Yesterday the volatility was was normal, with the USD making a comeback after Thursday’s decline. We opened many trading signals, but four of them closed during the day, so we ended up with three winning forex signals and a losing one. Bitcoin was stabilizing above $61K, which is a good sign that the decline might be over and our signal which we opened above $60,000 is looking good.
Gold Makes A Comeback
Over the past couple of months, gold has been establishing progressively lower peaks, finding support around $2,270, suggesting a potential decline towards $2,180 if this support is breached. Last Friday, buyers attempted to push prices above the monthly high but fell short. Subsequently, on the same day, sellers reemerged, driving prices down by $50 to $2,316. Monday saw a modest recovery in gold prices amid a weaker US dollar, although it lagged behind other assets like foreign currencies, which saw substantial gains against the dollar. However, selling pressure persisted on Wednesday, pushing gold prices back to previous levels and settling below $2,300, but yesterday XAU jumped $35 higher, as investors braced themselves ahead of the upcoming strong US PCE inflation data release.
XAU/USD – Daily chart
USD/JPY Stabilizes Above 160
The purchasing pressure on USD/JPY has been notably strong. Following Japanese authorities’ intervention in late April, the pair experienced an approximate 8-cent decline. However, the 50-day Simple Moving Average (SMA) in yellow provided significant support in late May and early June, facilitating a rapid rebound in prices. This week, USD/JPY surged above 161, surpassing the previous intervention peak of 160.20. It’s important to recognize that while intervention can potentially slow the pace of depreciation, it typically does not reverse the underlying trend. Last night’s release of the Tokyo core CPI for June showed an increase from 1.9% to 2.1%, exceeding expectations of 2.0%. Despite this inflation uptick, there was no noticeable immediate reaction in the JPY markets.
USD/JPY – Daily Chart
Cryptocurrency Update
Bitcoin Consolidating Above $60,o00
Bitcoin has experienced a downward trajectory over the past approximately two weeks, maintaining a price around $60,000 recently.

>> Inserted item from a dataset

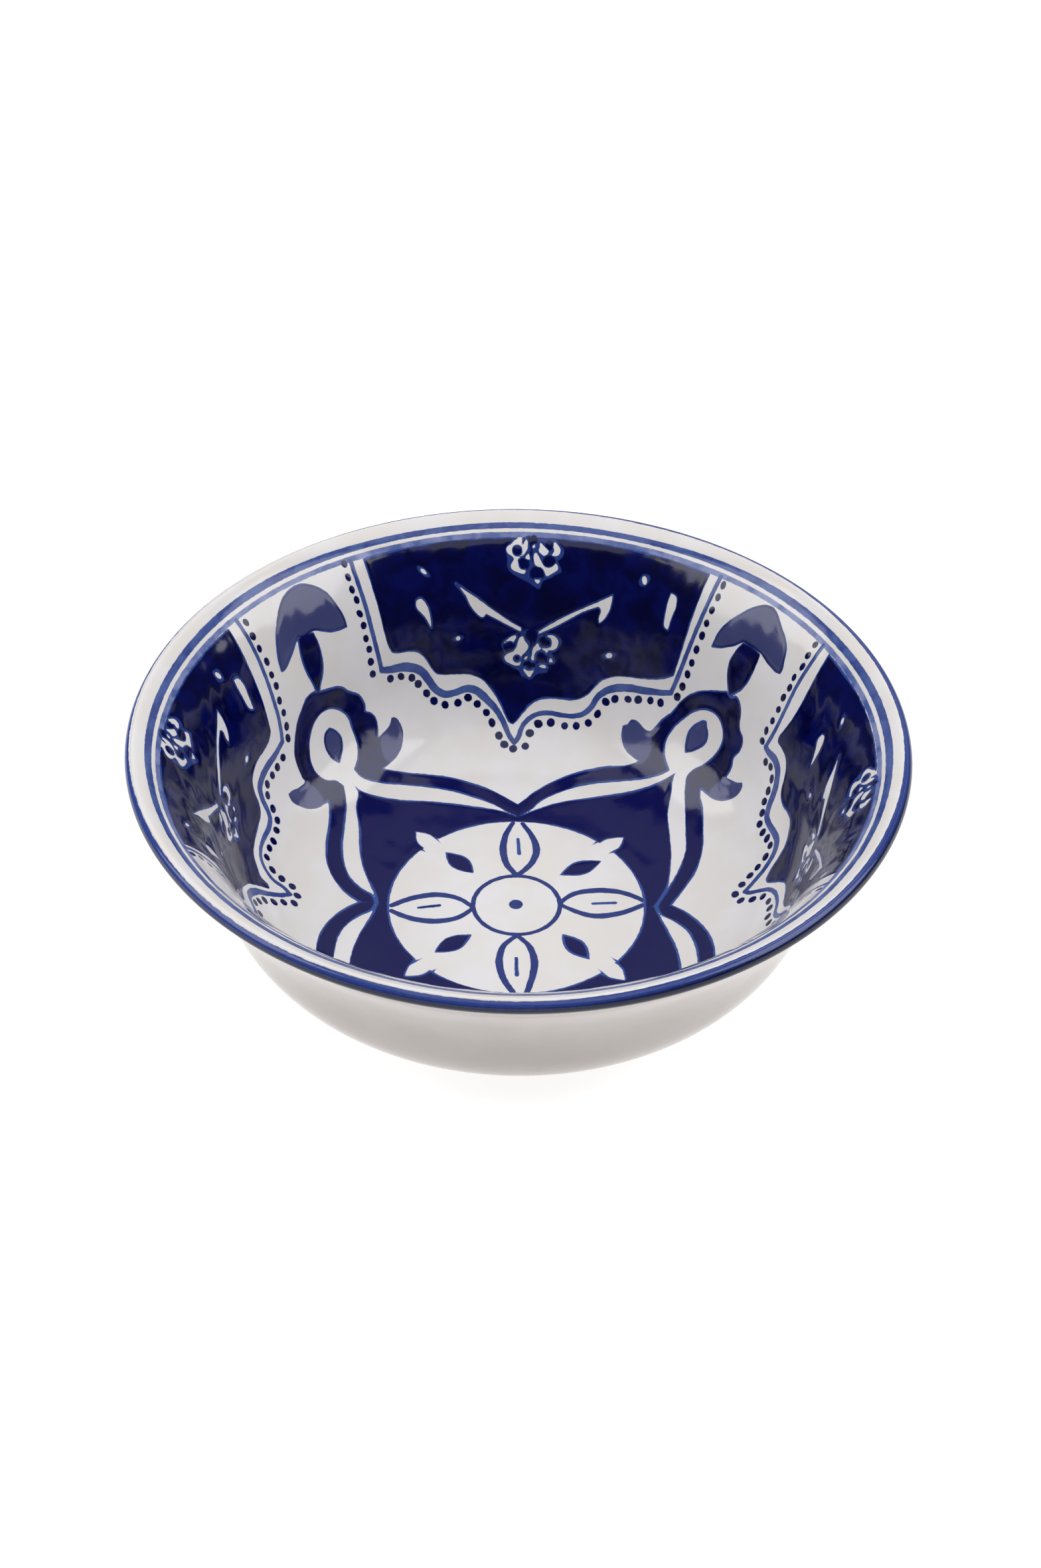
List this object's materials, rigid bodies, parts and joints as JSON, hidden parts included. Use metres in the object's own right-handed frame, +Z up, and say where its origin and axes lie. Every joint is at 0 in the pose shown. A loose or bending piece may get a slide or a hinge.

Yesterday, we opted to issue a buy signal for BTC with a target set at $70,000, confident that the current support zone would hold. However, given Bitcoin’s recent rapid decline, entering a long position now carries considerable risk, akin to catching a falling knife. Consequently, we are closely monitoring price movements to identify signs of a potential bottom formation. Following yesterday’s breach of the $60,000 barrier, our attention has shifted to our long position here. Notably, the 200-day Simple Moving Average (SMA) in purple proved resilient during Monday’s downturn, contributing to BTC’s stabilization.
BTC/USD – Daily chart
Ethereum Slips Below $3,400
Since its ETF launch, Ethereum (ETH) has exhibited significant volatility, reaching a peak of $3,832.50. This surge was driven by heightened market confidence following a positive SEC ruling on spot Ethereum ETFs. Ethereum’s value surged 25% above previous highs, underscoring robust investor interest and market demand. However, Ethereum recently dipped below $3,500. Over the weekend, the 50-day Simple Moving Average (yellow line), previously a supportive indicator, showed signs of weakening. On Monday, intensified selling pressure pushed the price below the 100-day SMA (green line), but it quickly rebounded.